Fred Ebai, quant à lui, était dans l’attente des résultats du General certificate of education ordinary level (Gce Ol) pour engager les préparatifs de la rentrée et partant l’inscription de son fils. «les résultats du Gce Ol ont été publiés seulement vendredi dernier. Mon fils a réussi et le temps est encore à la jubilation. Dans tous les cas, mon fils ne pourra que prendre le train de la rentrée scolaire en marche, car ce n’est que mardi (lundi étant ville morte) que je vais me rendre au lycée pour l’inscrire». Face aux difficultés financières par contre, Pius Amungwa s’est rabattu vers une réunion associative. «J’ai pu obtenir un prêt de cinq cent mille francs de notre association.

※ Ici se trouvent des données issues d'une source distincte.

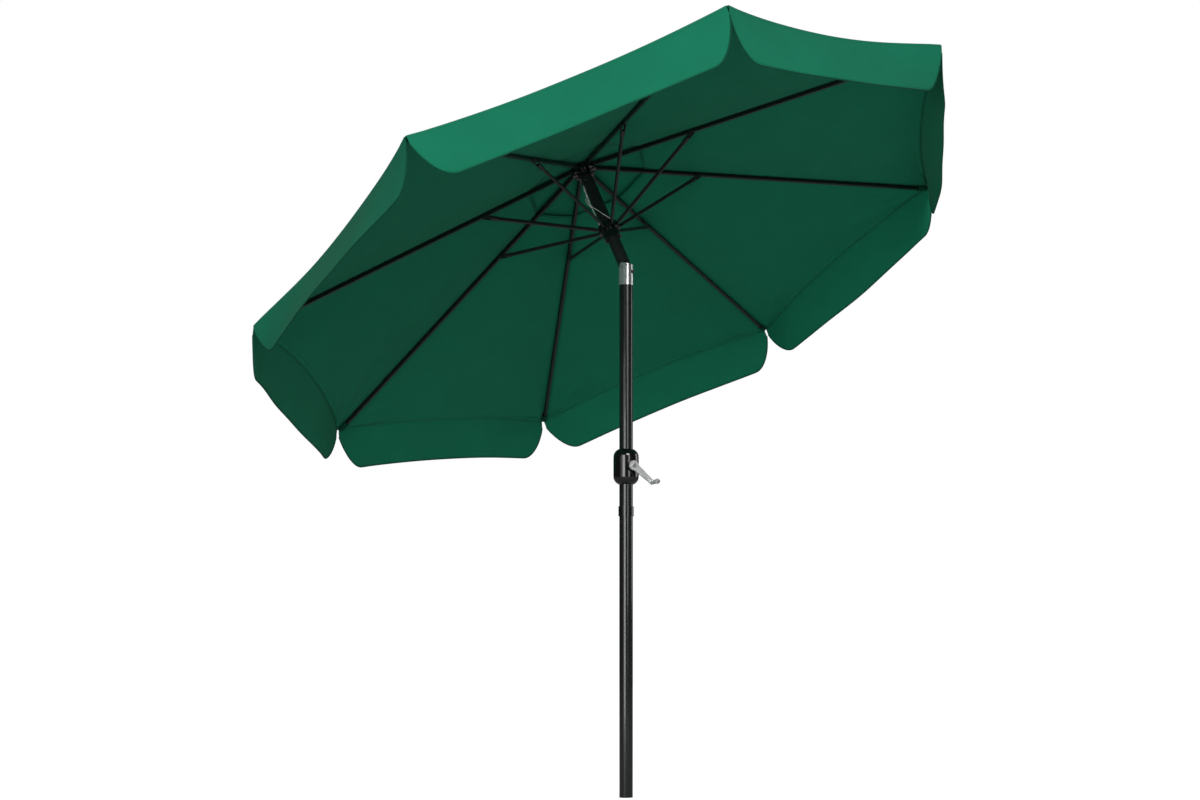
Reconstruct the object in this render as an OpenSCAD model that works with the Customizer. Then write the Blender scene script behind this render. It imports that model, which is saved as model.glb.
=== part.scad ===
// Tilting patio umbrella: two-piece pole, crank lift, push-button tilt joint, eight ribs and
// struts, and an eight-gore canopy with a valance. The origin is the centre of the pole's foot,
// +Z runs up the pole, and the canopy leans towards -X at its last tilt notch. Millimetres.

/* [Pole] */
// Outside diameter of the two pole tubes
pole_d = 48; // [44:1:50]
// Wall of every tube of the pole and mast
tube_wall = 1.5; // [1:0.1:2]
// Height of the top of the lower pole, where the joint collar starts
lower_top_z = 1000; // [900:10:1020]
// Height of the joint collar
collar_h = 34; // [24:1:40]
// Outside diameter of the joint collar
collar_d = 54.4; // [52:0.2:60]

/* [Crank] */
// Height of the crank axle above the foot
crank_z = 1175; // [1140:5:1240]
// Direction in which the crank axle points, seen from above
crank_az = 328.4; // [0:0.1:360]
// Width of the crank housing
housing_w = 90; // [84:1:96]
// Height of the crank housing
housing_h = 129; // [120:1:140]
// Angle of the crank arm below the horizontal
arm_drop = 38.5; // [0:0.1:90]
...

Cela va me permettre de régler les formalités d’inscription de ma fille à Form 5, ainsi qu’à acheter ses fournitures scolaires et sa tenue. Je vais aller la déposer ce samedi (dernier Ndlr) puisqu’elle va fréquenter dans un collège missionnaire à régime interne de la ville». Toujours est-il que ce ne sont pas tous les élèves qui auront l’opportunité de reprendre le chemin de l’école ce lundi. C’est le cas par exemple des orphelins dont les parents sont tombés du fait de la crise sécuritaire dans le Nord-Ouest. A moins que des âmes de bonne volonté leur viennent en aide.

C’est, en tout cas, dans cette veine que le député Oliver Agho de la circonscription électorale de Bafut-Tubah dans le département de la Mezam, a offert le 27 septembre dernier des cartables contenant chacun des cahiers, bics, crayons, gommes, boîtes académiques et des cache-nez à deux cents orphelins de la guerre du Noso. Un geste qu’a salué le sous-préfet Garga Alim de l’arrondissement de Tubah, tout en invitant l’élite à suivre cet exemple. Reste alors les frais d’inscription. Un véritable casse-tête pour ces enfants dont les parents ont perdu la vie dans une guerre honteuse qui n’a que trop duré.